§ **INFORMATION SHOWN**
====================

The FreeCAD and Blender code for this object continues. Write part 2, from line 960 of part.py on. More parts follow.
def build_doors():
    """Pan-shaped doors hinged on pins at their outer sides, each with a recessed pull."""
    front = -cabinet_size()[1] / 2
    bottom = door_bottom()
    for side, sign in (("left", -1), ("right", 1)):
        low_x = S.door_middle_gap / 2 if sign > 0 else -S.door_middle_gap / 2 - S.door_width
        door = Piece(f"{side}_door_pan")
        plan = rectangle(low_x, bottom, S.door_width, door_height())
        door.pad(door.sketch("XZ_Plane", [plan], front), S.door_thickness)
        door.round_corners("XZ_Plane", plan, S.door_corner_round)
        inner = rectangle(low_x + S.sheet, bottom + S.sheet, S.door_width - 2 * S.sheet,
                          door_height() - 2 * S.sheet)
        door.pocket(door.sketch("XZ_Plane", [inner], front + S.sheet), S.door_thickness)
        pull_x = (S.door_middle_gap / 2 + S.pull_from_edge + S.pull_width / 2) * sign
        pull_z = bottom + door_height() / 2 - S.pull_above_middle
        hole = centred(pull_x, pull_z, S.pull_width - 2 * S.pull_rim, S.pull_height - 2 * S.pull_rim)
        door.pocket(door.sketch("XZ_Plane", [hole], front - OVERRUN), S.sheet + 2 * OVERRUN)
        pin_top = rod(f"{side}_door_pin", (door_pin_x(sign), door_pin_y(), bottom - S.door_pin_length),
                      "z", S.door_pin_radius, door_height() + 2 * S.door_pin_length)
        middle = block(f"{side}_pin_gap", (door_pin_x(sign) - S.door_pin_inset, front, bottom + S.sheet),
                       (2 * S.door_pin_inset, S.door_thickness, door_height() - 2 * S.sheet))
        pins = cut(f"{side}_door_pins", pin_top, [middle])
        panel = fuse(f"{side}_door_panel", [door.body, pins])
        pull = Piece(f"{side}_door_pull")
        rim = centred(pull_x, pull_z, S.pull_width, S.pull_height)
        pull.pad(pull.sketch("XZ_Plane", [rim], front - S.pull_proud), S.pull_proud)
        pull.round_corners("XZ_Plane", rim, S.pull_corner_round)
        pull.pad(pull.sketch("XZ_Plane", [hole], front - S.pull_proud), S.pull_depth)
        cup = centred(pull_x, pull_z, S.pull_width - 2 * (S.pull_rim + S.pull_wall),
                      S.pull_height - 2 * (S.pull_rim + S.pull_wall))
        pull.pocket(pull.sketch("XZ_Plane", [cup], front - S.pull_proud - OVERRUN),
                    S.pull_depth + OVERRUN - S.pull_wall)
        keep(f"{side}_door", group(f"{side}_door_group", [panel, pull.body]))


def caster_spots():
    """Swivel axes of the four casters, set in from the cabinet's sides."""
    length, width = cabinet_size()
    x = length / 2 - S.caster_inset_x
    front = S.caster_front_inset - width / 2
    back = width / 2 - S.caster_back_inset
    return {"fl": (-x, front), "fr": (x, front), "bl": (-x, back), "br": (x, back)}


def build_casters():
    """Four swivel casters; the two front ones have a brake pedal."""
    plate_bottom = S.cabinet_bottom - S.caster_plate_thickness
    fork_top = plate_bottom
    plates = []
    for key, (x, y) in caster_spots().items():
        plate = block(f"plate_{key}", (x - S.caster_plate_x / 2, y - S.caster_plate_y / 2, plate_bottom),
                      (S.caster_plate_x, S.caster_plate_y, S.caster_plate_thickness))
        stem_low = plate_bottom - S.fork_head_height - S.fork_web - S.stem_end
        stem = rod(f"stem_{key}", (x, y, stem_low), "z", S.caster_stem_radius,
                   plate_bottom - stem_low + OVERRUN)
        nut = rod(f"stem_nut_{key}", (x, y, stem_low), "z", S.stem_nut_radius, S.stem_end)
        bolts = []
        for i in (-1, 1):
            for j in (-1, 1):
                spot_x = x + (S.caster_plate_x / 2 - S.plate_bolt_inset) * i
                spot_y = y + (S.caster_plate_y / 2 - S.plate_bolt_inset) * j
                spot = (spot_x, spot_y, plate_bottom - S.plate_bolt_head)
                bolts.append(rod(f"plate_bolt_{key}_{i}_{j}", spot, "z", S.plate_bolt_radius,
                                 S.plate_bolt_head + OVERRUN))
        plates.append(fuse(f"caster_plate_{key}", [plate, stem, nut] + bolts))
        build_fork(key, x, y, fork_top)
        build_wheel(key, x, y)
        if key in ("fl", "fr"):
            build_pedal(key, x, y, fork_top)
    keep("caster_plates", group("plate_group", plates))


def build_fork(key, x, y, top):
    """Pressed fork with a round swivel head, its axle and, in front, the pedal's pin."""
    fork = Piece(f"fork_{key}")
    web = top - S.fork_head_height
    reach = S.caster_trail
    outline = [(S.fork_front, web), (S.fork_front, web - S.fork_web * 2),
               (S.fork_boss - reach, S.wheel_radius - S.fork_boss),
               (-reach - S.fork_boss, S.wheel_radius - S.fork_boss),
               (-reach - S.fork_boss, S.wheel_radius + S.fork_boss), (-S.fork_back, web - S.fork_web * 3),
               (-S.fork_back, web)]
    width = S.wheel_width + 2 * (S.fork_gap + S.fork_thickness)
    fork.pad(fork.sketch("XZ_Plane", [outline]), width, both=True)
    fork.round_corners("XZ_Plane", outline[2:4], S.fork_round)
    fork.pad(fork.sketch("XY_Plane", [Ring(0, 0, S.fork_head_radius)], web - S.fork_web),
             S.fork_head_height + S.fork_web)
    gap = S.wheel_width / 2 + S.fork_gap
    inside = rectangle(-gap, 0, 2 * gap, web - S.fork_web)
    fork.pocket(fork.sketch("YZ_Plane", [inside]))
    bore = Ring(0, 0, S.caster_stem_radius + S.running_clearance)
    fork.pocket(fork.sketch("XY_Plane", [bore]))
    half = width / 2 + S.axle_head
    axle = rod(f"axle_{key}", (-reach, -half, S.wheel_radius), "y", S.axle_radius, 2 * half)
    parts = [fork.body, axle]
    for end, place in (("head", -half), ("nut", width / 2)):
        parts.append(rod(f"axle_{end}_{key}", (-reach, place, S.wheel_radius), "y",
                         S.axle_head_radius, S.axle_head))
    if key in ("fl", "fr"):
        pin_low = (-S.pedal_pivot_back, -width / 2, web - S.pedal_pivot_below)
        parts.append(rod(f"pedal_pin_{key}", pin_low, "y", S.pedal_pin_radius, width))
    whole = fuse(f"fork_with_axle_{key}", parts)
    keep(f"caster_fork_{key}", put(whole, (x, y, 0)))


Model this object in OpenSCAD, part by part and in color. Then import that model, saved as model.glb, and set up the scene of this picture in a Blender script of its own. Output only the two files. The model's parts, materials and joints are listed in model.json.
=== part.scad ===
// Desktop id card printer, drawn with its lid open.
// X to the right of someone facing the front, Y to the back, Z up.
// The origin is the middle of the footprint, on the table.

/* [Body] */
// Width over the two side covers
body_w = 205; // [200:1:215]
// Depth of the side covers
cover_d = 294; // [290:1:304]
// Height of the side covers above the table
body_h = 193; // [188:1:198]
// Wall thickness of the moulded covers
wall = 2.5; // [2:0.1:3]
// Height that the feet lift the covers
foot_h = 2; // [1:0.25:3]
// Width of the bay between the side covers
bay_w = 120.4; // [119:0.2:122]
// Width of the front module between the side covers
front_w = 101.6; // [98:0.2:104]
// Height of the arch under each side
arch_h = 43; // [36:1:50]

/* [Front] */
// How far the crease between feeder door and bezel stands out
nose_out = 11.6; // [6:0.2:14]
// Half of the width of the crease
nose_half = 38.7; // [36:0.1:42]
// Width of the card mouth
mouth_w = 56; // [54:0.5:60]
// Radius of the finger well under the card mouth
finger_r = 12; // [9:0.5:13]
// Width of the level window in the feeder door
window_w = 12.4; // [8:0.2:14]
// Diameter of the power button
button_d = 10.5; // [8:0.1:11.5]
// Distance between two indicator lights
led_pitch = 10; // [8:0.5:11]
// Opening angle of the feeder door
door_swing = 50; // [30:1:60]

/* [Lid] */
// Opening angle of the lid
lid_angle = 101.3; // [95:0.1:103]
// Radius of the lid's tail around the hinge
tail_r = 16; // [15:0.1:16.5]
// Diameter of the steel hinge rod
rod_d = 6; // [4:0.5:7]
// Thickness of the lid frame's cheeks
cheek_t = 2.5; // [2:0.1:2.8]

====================

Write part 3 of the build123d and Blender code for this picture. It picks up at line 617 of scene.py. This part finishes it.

====================

§ **WHAT YOU SHOULD DO**
Copy out exactly the lines from the one with "Model this object" through the one with "on the table.", counting both ends, and no other lines.

§ **THE OUTPUT**
Model this object in OpenSCAD, part by part and in color. Then import that model, saved as model.glb, and set up the scene of this picture in a Blender script of its own. Output only the two files. The model's parts, materials and joints are listed in model.json.
=== part.scad ===
// Desktop id card printer, drawn with its lid open.
// X to the right of someone facing the front, Y to the back, Z up.
// The origin is the middle of the footprint, on the table.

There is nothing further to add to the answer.